I don’t know if it’s already been done, but it would be interesting to see these regressions run with where they were picked in the draft as another variable to see if any combine drills are overvalued or undervalued by NFL teams. It’s possible that when you control for pick number something like WR 40 time would be negatively correlated with CAV. I’m not sure what the best variable would be for pick number, something using that Massey and Thaler study might work, or even the standard chart that teams supposedly use. I would think pick number wouldn’t directly work very well in regressions.
R squared almost all less then 0.1. Seems like poor models/regressions (as you mentioned).
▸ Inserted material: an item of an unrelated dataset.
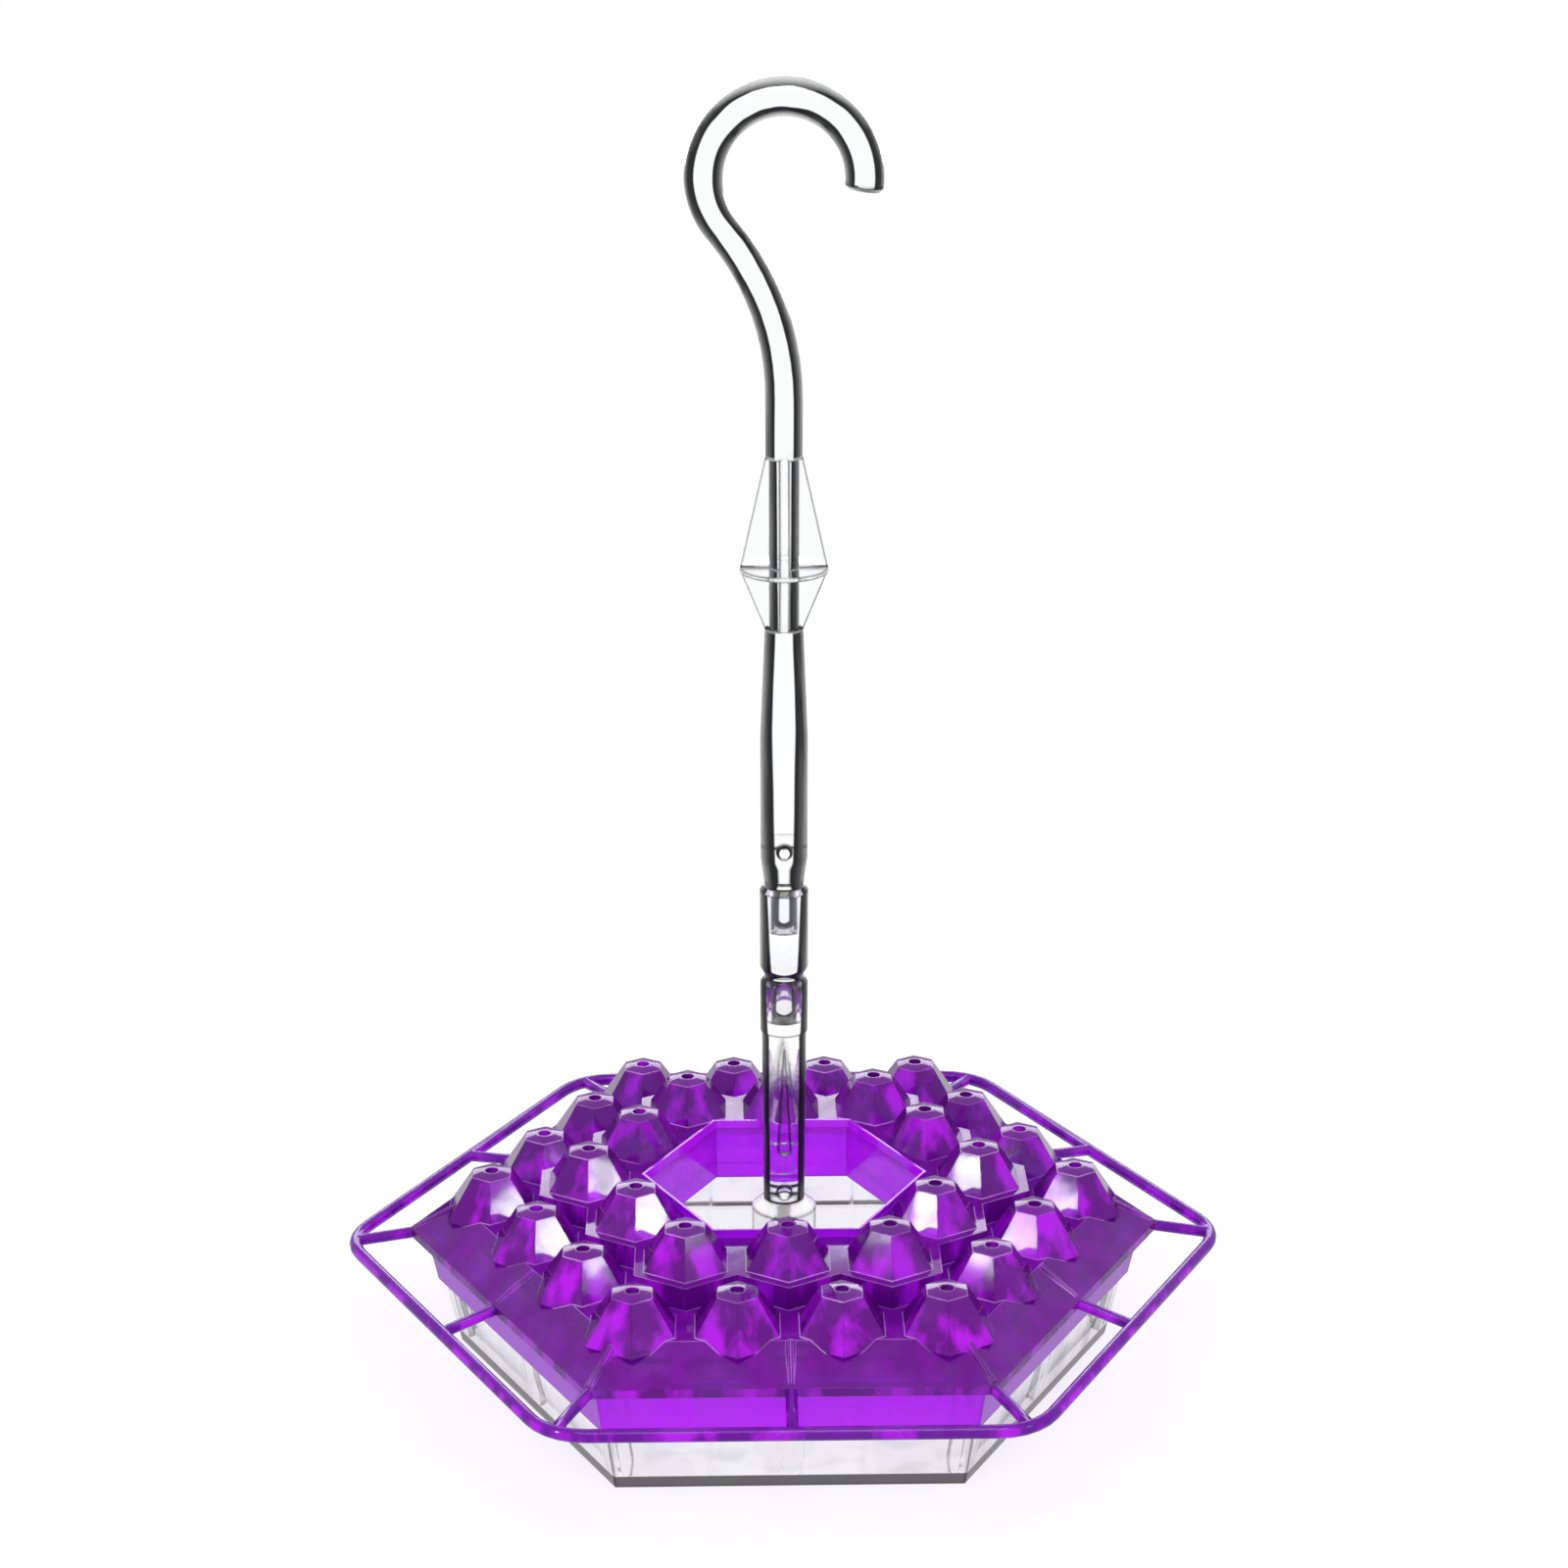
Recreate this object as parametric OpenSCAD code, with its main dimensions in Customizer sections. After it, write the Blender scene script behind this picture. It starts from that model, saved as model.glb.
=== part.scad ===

Multivariate analysis may be better suited to analyses of these data. May support clusters of results impact CAV, rather than simple regressions.
How do these look for defensive players? I ask b/c in my mind raw athleticism is more important on defense.
I think these were multiple regression models where unnecessary explanatory variables have already been dropped…
Professional Scouts focus a great deal of emphasis on the 10 yard split of the 40 yard dash. I’ve also been told that vertical leap is a measure of explosion, and for some scouts these two numbers taken together are meaningful in determining an offensive linemen’s ablity to get push off the line.
I need to learn more about CAV in regaurds to O-linemen. Run blocking is all explosion and quick twitch aka “Sumo Wrestling”. Pass Blocking is all feet and balance aka “Basketball on Grass”. I believe those can very accuratly be described by the numbers. Maybe the CAV is breaking down.
It shouldn’t really be surprising that results aren’t predictive for WR’s, because combine results don’t account for a pretty important variable: hands. A great combine performance for a receiver is less relevant if he has poor/mediocre hands, and may only at the combine since he makes up for this in other areas.